What to work on:
Print the first line of the material below and each line after it, exactly as written, ending with the line that contains "leash_wire = 3.4; // [3:0.2:3.4]".

Material for this task:
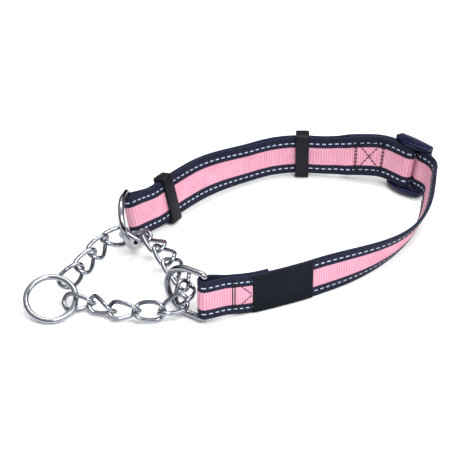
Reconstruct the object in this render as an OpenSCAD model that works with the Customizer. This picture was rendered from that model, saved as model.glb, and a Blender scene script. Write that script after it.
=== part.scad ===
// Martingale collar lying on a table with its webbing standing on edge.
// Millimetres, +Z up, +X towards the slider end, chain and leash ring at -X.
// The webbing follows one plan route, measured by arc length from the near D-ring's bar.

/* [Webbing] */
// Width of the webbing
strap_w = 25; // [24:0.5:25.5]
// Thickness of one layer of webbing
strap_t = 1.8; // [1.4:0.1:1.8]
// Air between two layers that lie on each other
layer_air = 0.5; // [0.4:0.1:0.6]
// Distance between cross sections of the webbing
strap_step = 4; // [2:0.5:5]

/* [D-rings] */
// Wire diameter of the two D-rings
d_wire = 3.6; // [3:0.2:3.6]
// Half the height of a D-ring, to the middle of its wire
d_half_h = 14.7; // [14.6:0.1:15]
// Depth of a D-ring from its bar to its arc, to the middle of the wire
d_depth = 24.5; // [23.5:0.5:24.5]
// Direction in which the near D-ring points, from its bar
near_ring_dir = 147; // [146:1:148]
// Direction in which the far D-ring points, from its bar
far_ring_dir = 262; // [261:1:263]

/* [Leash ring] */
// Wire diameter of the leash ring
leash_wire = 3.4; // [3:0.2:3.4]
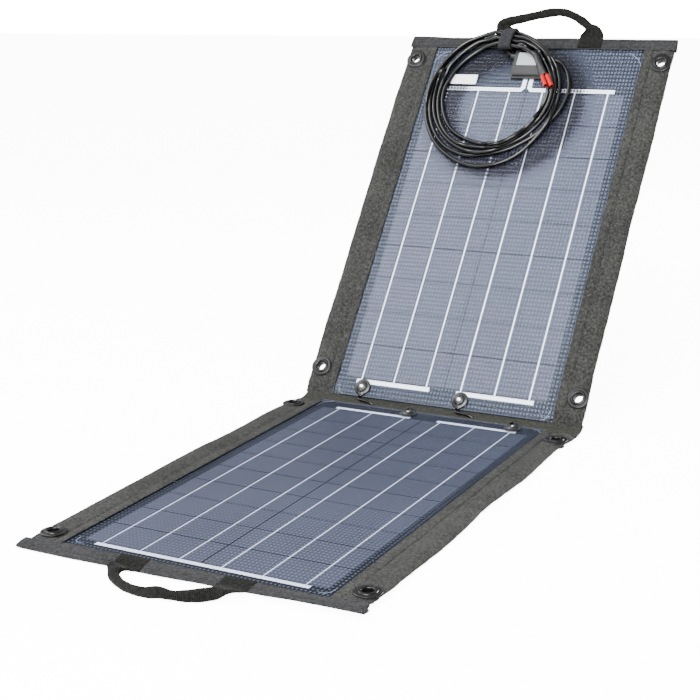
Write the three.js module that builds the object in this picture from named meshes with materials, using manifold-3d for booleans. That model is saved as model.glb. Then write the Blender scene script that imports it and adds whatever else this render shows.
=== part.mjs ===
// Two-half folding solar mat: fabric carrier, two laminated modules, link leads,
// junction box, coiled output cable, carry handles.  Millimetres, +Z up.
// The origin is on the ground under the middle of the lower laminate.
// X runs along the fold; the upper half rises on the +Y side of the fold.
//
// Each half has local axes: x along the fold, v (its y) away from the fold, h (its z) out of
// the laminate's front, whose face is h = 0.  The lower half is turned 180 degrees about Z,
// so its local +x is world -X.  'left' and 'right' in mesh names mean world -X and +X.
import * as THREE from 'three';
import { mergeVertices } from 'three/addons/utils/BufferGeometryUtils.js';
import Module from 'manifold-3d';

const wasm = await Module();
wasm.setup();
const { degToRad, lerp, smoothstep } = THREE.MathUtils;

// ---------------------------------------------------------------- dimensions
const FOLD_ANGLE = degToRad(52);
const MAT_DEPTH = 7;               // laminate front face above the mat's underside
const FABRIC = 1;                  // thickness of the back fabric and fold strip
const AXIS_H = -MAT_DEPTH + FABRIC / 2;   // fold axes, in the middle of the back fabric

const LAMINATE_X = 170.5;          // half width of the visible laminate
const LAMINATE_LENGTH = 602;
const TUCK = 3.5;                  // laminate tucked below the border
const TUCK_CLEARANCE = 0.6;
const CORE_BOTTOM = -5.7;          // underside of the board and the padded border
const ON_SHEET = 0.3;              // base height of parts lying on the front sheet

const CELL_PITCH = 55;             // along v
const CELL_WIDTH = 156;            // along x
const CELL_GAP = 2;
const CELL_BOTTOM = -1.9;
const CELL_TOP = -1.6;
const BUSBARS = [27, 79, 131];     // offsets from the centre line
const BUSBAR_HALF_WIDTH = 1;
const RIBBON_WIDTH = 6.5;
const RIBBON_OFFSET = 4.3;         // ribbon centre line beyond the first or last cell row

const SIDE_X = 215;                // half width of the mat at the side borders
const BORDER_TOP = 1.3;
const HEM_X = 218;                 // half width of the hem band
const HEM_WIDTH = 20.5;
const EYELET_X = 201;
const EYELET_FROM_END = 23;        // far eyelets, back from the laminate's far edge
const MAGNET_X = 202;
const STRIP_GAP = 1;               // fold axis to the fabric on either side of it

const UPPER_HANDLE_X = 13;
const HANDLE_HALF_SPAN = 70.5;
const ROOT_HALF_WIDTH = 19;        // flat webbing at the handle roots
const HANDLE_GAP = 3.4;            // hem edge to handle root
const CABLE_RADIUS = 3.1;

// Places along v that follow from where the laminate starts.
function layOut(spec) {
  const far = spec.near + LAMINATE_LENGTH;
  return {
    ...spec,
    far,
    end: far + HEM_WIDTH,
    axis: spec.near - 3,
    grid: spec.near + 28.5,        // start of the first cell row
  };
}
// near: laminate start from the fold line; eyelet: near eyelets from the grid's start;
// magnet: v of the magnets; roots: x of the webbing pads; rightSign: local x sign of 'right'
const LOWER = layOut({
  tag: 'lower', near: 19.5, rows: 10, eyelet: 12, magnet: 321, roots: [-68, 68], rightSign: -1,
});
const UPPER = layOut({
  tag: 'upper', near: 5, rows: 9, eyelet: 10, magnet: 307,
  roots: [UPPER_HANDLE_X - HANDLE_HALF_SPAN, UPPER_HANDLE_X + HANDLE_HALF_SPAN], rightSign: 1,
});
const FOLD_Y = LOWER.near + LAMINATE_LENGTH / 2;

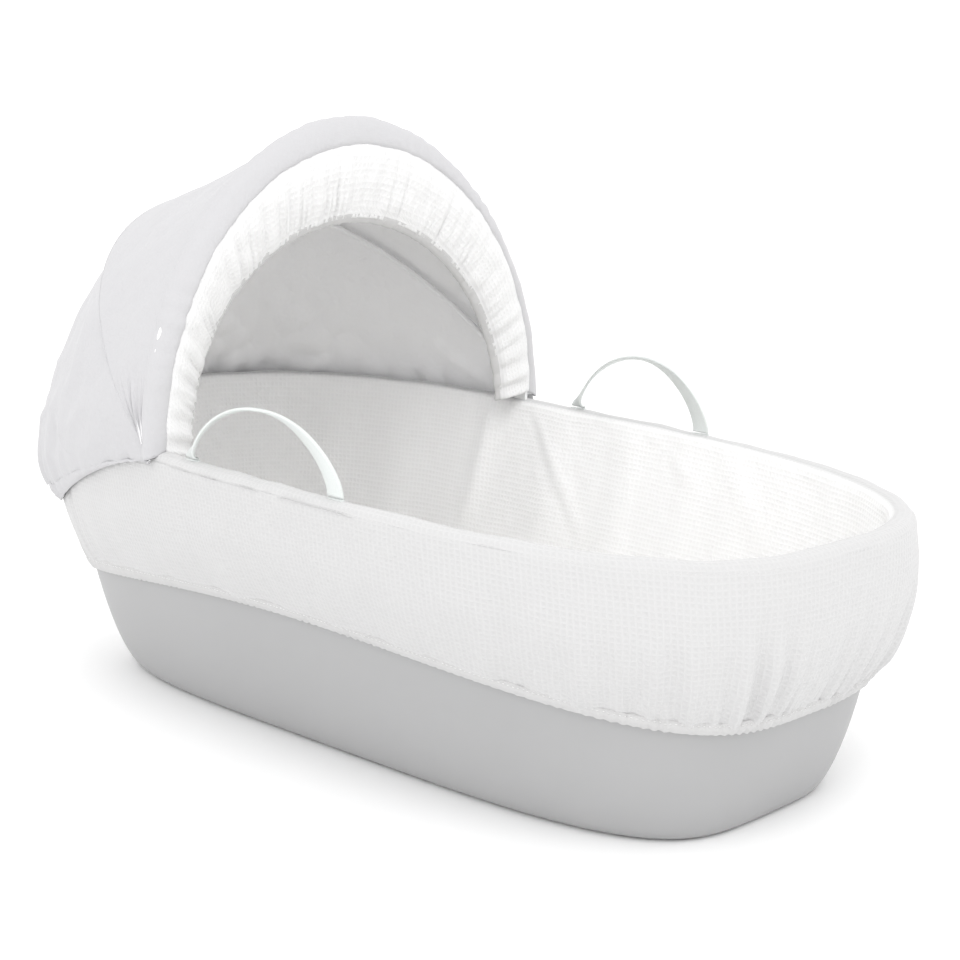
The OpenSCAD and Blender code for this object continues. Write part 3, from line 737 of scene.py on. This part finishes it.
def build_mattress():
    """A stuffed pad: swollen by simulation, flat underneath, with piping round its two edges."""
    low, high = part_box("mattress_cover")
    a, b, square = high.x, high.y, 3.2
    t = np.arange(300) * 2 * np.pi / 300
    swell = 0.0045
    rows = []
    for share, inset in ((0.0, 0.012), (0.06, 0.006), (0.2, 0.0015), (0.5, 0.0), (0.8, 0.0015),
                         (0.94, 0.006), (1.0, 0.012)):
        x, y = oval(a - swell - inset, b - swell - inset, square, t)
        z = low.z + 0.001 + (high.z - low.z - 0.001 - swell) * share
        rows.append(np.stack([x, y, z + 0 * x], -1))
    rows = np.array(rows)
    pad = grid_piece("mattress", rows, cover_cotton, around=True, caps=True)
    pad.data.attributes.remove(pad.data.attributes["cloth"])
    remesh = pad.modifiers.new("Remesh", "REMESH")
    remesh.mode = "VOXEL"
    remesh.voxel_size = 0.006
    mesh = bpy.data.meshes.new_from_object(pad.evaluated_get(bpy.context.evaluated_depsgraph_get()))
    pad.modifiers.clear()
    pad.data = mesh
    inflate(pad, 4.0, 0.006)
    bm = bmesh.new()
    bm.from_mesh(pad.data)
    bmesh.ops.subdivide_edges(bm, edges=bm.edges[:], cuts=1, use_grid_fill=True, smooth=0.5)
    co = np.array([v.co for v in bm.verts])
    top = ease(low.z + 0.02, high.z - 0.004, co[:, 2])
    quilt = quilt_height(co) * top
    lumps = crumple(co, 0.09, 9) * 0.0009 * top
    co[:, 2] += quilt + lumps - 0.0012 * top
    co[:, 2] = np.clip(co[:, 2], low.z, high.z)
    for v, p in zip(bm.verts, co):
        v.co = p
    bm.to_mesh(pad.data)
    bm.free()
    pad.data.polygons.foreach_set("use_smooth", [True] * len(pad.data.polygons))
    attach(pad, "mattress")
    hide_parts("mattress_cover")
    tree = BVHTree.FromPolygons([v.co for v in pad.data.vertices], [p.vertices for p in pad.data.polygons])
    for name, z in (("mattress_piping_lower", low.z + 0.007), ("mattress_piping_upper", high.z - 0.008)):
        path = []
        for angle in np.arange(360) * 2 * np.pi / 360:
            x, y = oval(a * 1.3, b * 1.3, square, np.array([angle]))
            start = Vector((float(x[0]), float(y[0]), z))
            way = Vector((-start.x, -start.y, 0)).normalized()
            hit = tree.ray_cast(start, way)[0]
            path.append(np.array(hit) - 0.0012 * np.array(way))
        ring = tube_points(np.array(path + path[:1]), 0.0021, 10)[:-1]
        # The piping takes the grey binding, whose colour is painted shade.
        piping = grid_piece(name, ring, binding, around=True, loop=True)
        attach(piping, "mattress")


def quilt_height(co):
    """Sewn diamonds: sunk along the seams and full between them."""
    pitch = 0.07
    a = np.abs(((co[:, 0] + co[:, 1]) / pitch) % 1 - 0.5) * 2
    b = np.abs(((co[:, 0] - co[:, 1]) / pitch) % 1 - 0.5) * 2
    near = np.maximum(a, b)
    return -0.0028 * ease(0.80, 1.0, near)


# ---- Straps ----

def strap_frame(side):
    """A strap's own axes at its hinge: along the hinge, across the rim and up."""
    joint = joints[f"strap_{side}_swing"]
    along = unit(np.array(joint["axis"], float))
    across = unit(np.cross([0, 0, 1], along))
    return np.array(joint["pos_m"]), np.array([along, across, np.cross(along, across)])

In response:
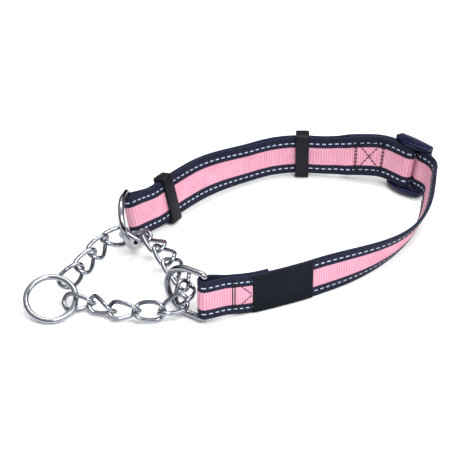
Reconstruct the object in this render as an OpenSCAD model that works with the Customizer. This picture was rendered from that model, saved as model.glb, and a Blender scene script. Write that script after it.
=== part.scad ===
// Martingale collar lying on a table with its webbing standing on edge.
// Millimetres, +Z up, +X towards the slider end, chain and leash ring at -X.
// The webbing follows one plan route, measured by arc length from the near D-ring's bar.

/* [Webbing] */
// Width of the webbing
strap_w = 25; // [24:0.5:25.5]
// Thickness of one layer of webbing
strap_t = 1.8; // [1.4:0.1:1.8]
// Air between two layers that lie on each other
layer_air = 0.5; // [0.4:0.1:0.6]
// Distance between cross sections of the webbing
strap_step = 4; // [2:0.5:5]

/* [D-rings] */
// Wire diameter of the two D-rings
d_wire = 3.6; // [3:0.2:3.6]
// Half the height of a D-ring, to the middle of its wire
d_half_h = 14.7; // [14.6:0.1:15]
// Depth of a D-ring from its bar to its arc, to the middle of the wire
d_depth = 24.5; // [23.5:0.5:24.5]
// Direction in which the near D-ring points, from its bar
near_ring_dir = 147; // [146:1:148]
// Direction in which the far D-ring points, from its bar
far_ring_dir = 262; // [261:1:263]

/* [Leash ring] */
// Wire diameter of the leash ring
leash_wire = 3.4; // [3:0.2:3.4]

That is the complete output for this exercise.